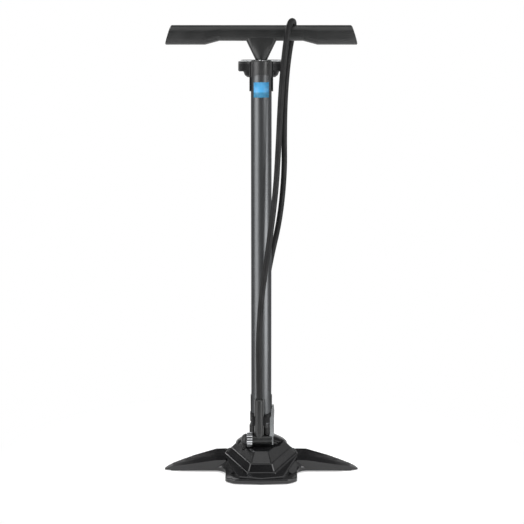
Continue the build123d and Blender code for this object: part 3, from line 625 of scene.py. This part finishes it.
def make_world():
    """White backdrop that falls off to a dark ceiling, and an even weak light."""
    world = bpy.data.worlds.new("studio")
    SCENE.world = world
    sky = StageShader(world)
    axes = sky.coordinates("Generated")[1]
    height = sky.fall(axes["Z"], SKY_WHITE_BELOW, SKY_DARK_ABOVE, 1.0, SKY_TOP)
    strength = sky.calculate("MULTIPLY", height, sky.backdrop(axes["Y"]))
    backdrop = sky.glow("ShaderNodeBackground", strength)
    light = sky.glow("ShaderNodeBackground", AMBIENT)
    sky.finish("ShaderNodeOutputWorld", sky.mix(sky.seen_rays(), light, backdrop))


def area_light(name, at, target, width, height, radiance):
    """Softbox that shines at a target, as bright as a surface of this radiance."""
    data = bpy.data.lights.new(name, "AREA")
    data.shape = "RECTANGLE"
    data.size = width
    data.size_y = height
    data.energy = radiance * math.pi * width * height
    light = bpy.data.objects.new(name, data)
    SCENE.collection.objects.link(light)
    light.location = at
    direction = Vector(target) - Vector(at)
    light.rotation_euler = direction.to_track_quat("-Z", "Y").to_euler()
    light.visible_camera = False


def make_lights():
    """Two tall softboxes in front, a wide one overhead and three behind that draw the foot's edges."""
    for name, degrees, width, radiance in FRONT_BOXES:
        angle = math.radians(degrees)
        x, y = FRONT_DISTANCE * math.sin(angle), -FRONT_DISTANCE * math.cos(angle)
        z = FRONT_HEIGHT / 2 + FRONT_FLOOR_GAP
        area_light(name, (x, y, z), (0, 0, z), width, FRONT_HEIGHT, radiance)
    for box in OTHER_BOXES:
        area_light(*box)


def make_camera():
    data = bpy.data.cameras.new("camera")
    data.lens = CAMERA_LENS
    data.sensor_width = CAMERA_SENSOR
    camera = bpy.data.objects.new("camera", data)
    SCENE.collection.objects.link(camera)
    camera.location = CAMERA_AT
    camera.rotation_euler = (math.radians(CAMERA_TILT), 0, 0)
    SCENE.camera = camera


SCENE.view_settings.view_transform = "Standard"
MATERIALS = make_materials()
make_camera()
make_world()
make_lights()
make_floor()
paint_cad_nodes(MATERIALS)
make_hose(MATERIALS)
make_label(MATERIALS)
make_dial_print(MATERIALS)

_ _ _ _

Goal of the exercise: Print, please, the lines from the first line of the material through the line that contains "light.visible_camera = False", exactly as written and with nothing added.

Answer to the problem:
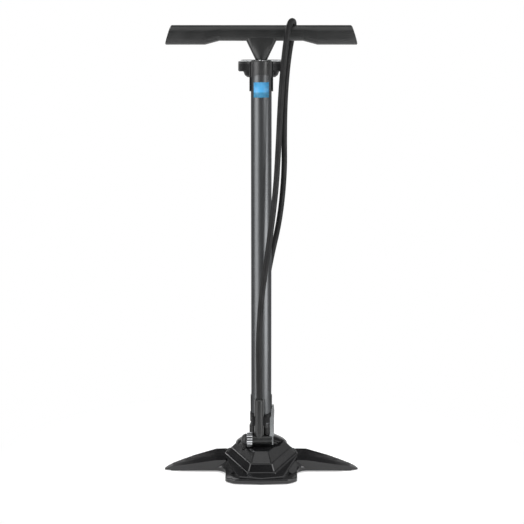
Continue the build123d and Blender code for this object: part 3, from line 625 of scene.py. This part finishes it.
def make_world():
    """White backdrop that falls off to a dark ceiling, and an even weak light."""
    world = bpy.data.worlds.new("studio")
    SCENE.world = world
    sky = StageShader(world)
    axes = sky.coordinates("Generated")[1]
    height = sky.fall(axes["Z"], SKY_WHITE_BELOW, SKY_DARK_ABOVE, 1.0, SKY_TOP)
    strength = sky.calculate("MULTIPLY", height, sky.backdrop(axes["Y"]))
    backdrop = sky.glow("ShaderNodeBackground", strength)
    light = sky.glow("ShaderNodeBackground", AMBIENT)
    sky.finish("ShaderNodeOutputWorld", sky.mix(sky.seen_rays(), light, backdrop))


def area_light(name, at, target, width, height, radiance):
    """Softbox that shines at a target, as bright as a surface of this radiance."""
    data = bpy.data.lights.new(name, "AREA")
    data.shape = "RECTANGLE"
    data.size = width
    data.size_y = height
    data.energy = radiance * math.pi * width * height
    light = bpy.data.objects.new(name, data)
    SCENE.collection.objects.link(light)
    light.location = at
    direction = Vector(target) - Vector(at)
    light.rotation_euler = direction.to_track_quat("-Z", "Y").to_euler()
    light.visible_camera = False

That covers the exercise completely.